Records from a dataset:
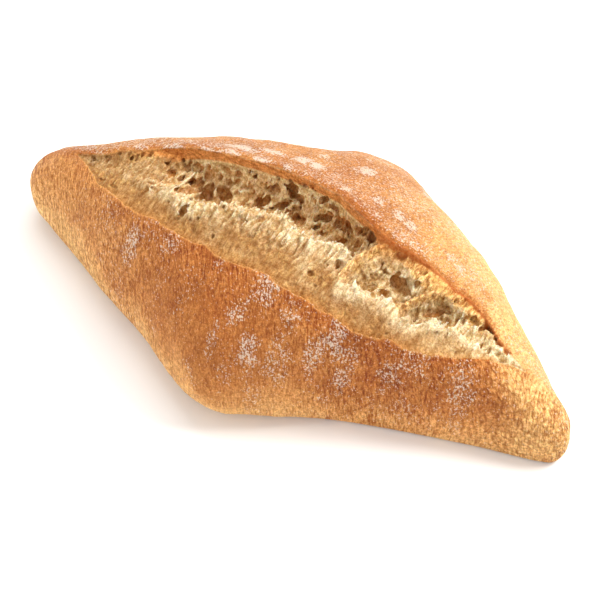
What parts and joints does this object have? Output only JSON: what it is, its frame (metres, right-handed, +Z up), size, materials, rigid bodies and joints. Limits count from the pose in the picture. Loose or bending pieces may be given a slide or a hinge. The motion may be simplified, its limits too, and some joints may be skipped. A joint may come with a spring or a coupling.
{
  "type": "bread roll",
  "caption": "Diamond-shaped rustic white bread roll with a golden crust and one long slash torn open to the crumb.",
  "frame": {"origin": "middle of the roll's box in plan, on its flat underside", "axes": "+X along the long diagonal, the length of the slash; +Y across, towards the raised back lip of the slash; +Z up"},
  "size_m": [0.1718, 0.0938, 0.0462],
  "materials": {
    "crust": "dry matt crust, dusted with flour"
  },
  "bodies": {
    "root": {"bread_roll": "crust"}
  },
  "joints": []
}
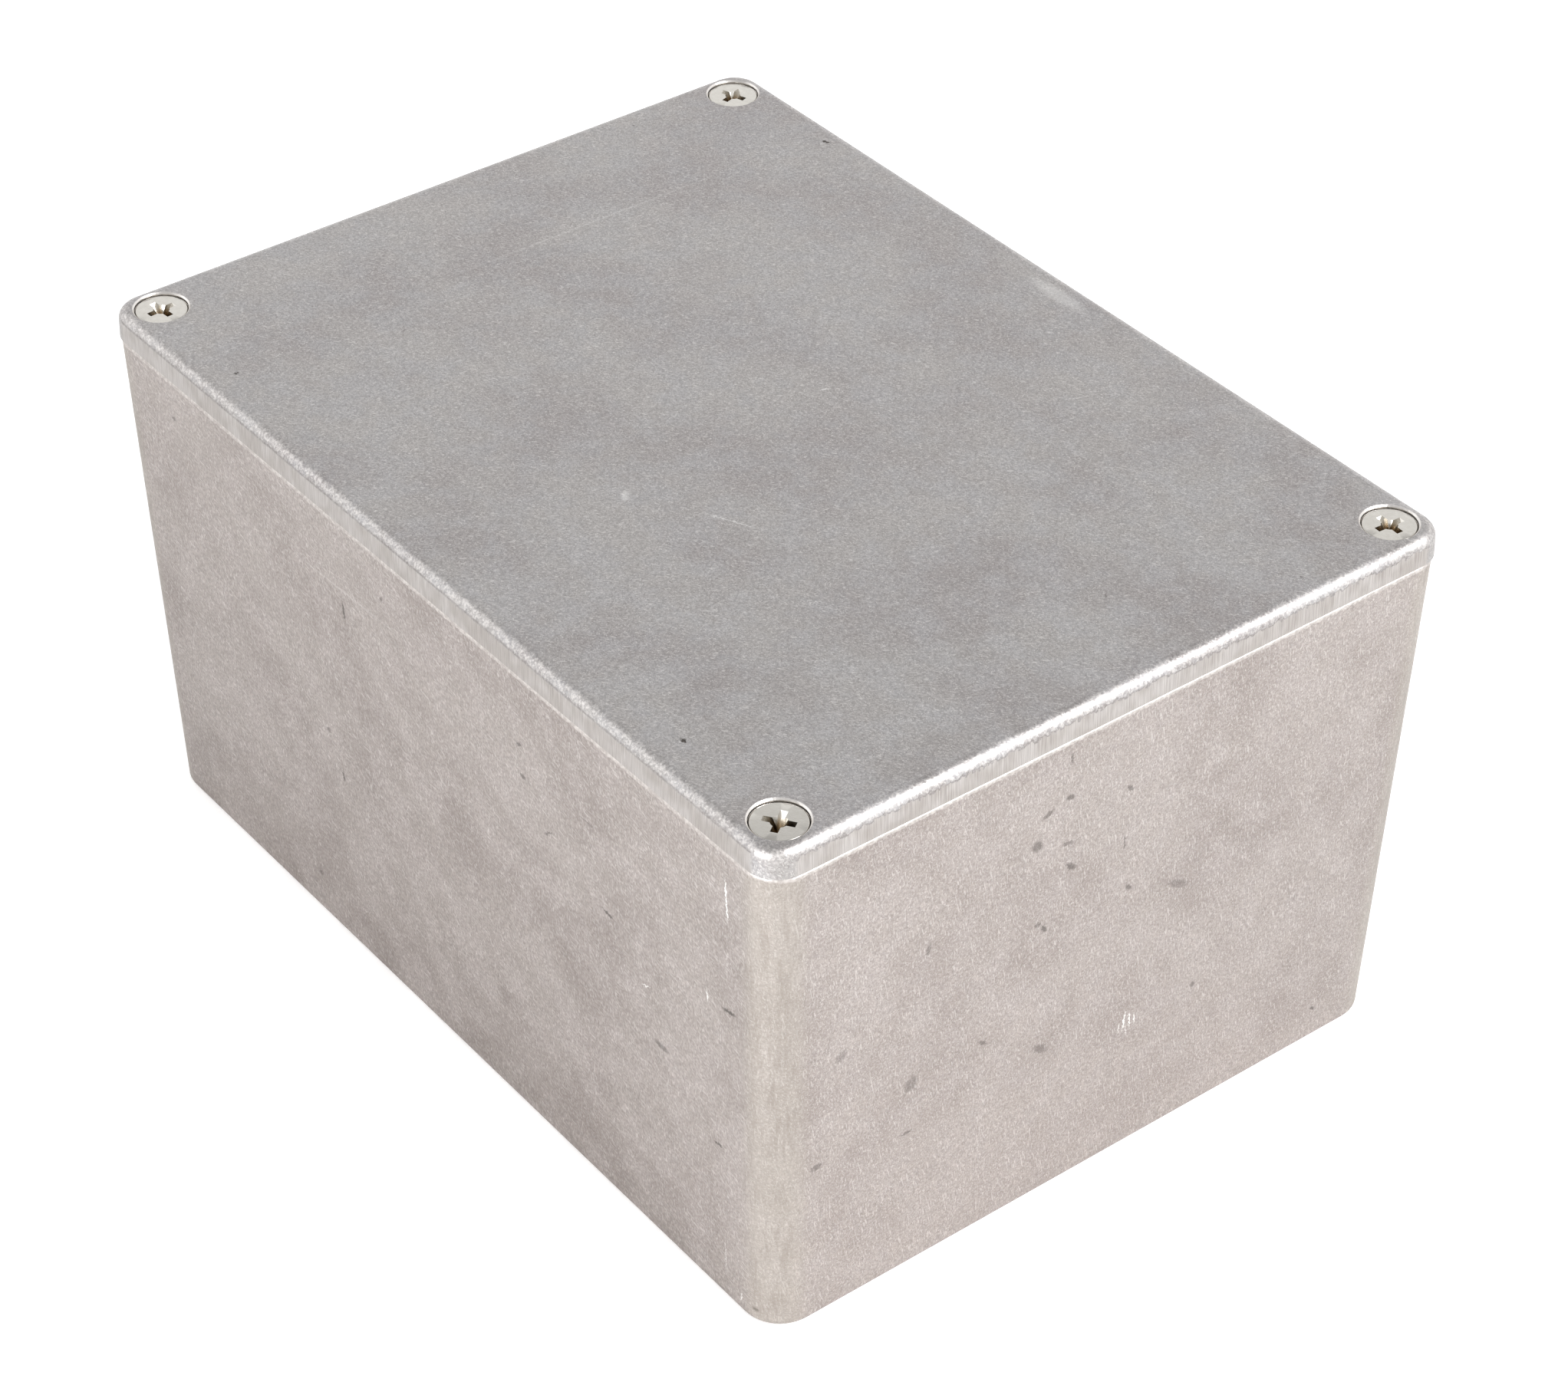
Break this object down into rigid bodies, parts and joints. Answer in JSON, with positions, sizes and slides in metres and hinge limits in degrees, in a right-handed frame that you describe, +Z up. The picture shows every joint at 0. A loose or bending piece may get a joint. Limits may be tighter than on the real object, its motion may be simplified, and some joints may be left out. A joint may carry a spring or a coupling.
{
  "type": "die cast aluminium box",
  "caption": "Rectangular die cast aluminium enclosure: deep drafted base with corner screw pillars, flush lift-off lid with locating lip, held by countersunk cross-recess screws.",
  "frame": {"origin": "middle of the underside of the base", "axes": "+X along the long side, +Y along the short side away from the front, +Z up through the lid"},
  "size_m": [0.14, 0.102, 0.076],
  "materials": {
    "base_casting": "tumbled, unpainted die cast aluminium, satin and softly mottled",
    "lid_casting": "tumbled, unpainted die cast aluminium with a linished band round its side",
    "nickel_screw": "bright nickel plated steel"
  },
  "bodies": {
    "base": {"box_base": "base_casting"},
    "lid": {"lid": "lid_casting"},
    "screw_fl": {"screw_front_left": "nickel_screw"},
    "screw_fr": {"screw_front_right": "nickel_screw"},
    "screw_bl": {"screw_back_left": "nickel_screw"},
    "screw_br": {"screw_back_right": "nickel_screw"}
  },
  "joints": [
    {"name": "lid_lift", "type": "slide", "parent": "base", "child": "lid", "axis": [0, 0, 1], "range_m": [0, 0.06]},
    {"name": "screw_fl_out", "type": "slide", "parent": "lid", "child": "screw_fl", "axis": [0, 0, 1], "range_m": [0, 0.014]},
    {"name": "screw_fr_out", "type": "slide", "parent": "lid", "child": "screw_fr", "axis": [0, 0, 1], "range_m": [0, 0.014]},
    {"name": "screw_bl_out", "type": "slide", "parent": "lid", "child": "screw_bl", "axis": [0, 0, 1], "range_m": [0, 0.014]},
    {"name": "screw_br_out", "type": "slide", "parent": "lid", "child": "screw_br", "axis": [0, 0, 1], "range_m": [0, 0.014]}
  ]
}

## [Work required]
Set down all of the data above, word for word.

## [Completed exercise]
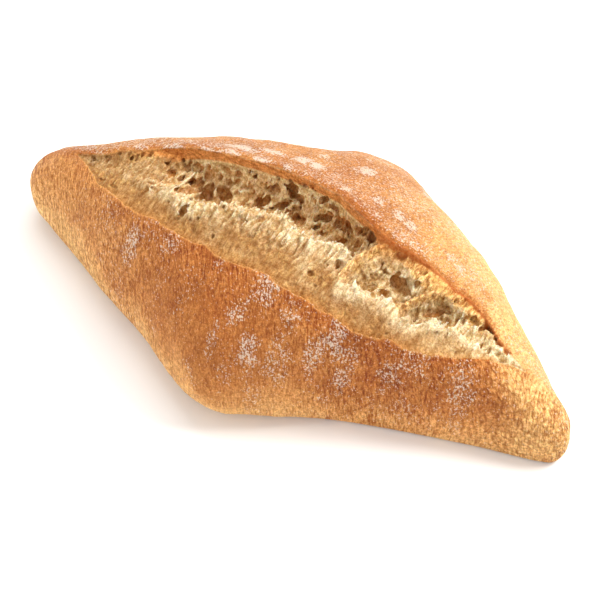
What parts and joints does this object have? Output only JSON: what it is, its frame (metres, right-handed, +Z up), size, materials, rigid bodies and joints. Limits count from the pose in the picture. Loose or bending pieces may be given a slide or a hinge. The motion may be simplified, its limits too, and some joints may be skipped. A joint may come with a spring or a coupling.
{
  "type": "bread roll",
  "caption": "Diamond-shaped rustic white bread roll with a golden crust and one long slash torn open to the crumb.",
  "frame": {"origin": "middle of the roll's box in plan, on its flat underside", "axes": "+X along the long diagonal, the length of the slash; +Y across, towards the raised back lip of the slash; +Z up"},
  "size_m": [0.1718, 0.0938, 0.0462],
  "materials": {
    "crust": "dry matt crust, dusted with flour"
  },
  "bodies": {
    "root": {"bread_roll": "crust"}
  },
  "joints": []
}
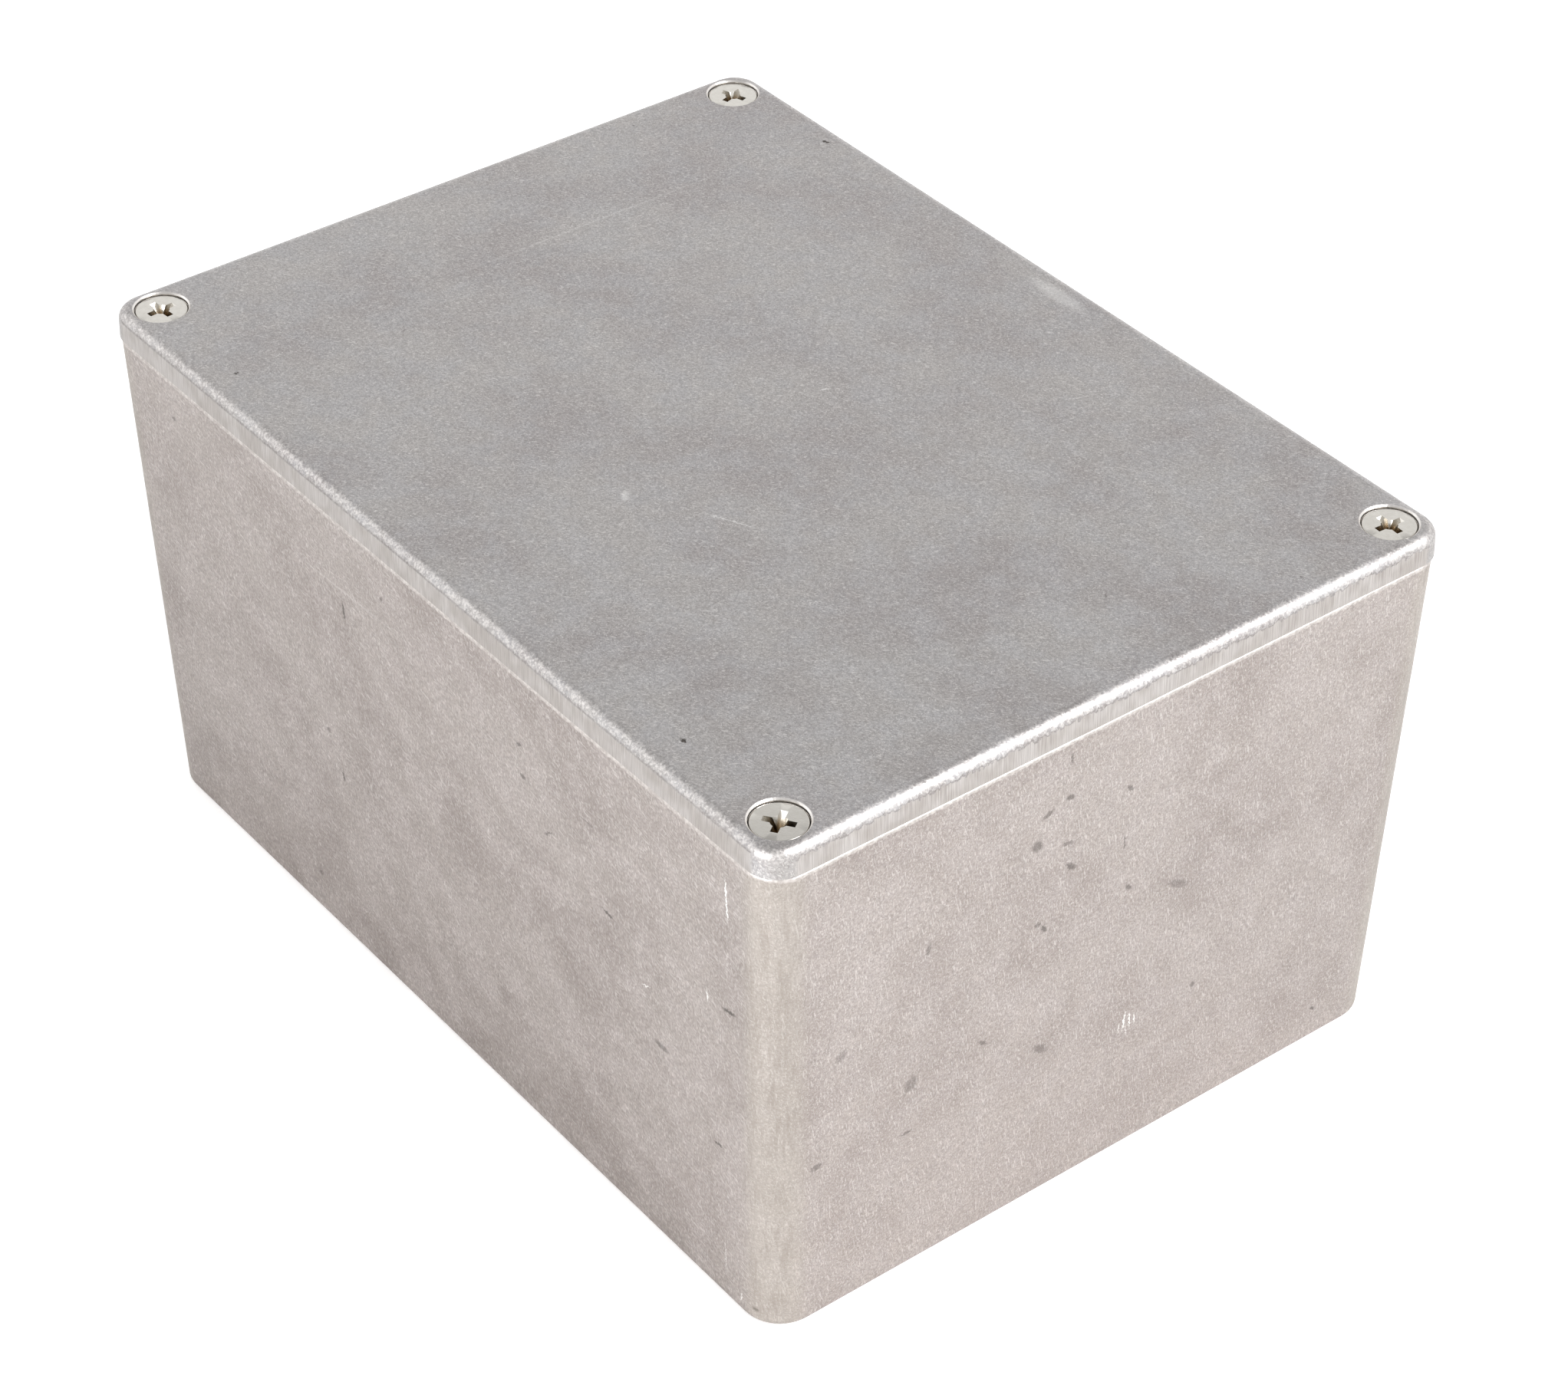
Break this object down into rigid bodies, parts and joints. Answer in JSON, with positions, sizes and slides in metres and hinge limits in degrees, in a right-handed frame that you describe, +Z up. The picture shows every joint at 0. A loose or bending piece may get a joint. Limits may be tighter than on the real object, its motion may be simplified, and some joints may be left out. A joint may carry a spring or a coupling.
{
  "type": "die cast aluminium box",
  "caption": "Rectangular die cast aluminium enclosure: deep drafted base with corner screw pillars, flush lift-off lid with locating lip, held by countersunk cross-recess screws.",
  "frame": {"origin": "middle of the underside of the base", "axes": "+X along the long side, +Y along the short side away from the front, +Z up through the lid"},
  "size_m": [0.14, 0.102, 0.076],
  "materials": {
    "base_casting": "tumbled, unpainted die cast aluminium, satin and softly mottled",
    "lid_casting": "tumbled, unpainted die cast aluminium with a linished band round its side",
    "nickel_screw": "bright nickel plated steel"
  },
  "bodies": {
    "base": {"box_base": "base_casting"},
    "lid": {"lid": "lid_casting"},
    "screw_fl": {"screw_front_left": "nickel_screw"},
    "screw_fr": {"screw_front_right": "nickel_screw"},
    "screw_bl": {"screw_back_left": "nickel_screw"},
    "screw_br": {"screw_back_right": "nickel_screw"}
  },
  "joints": [
    {"name": "lid_lift", "type": "slide", "parent": "base", "child": "lid", "axis": [0, 0, 1], "range_m": [0, 0.06]},
    {"name": "screw_fl_out", "type": "slide", "parent": "lid", "child": "screw_fl", "axis": [0, 0, 1], "range_m": [0, 0.014]},
    {"name": "screw_fr_out", "type": "slide", "parent": "lid", "child": "screw_fr", "axis": [0, 0, 1], "range_m": [0, 0.014]},
    {"name": "screw_bl_out", "type": "slide", "parent": "lid", "child": "screw_bl", "axis": [0, 0, 1], "range_m": [0, 0.014]},
    {"name": "screw_br_out", "type": "slide", "parent": "lid", "child": "screw_br", "axis": [0, 0, 1], "range_m": [0, 0.014]}
  ]
}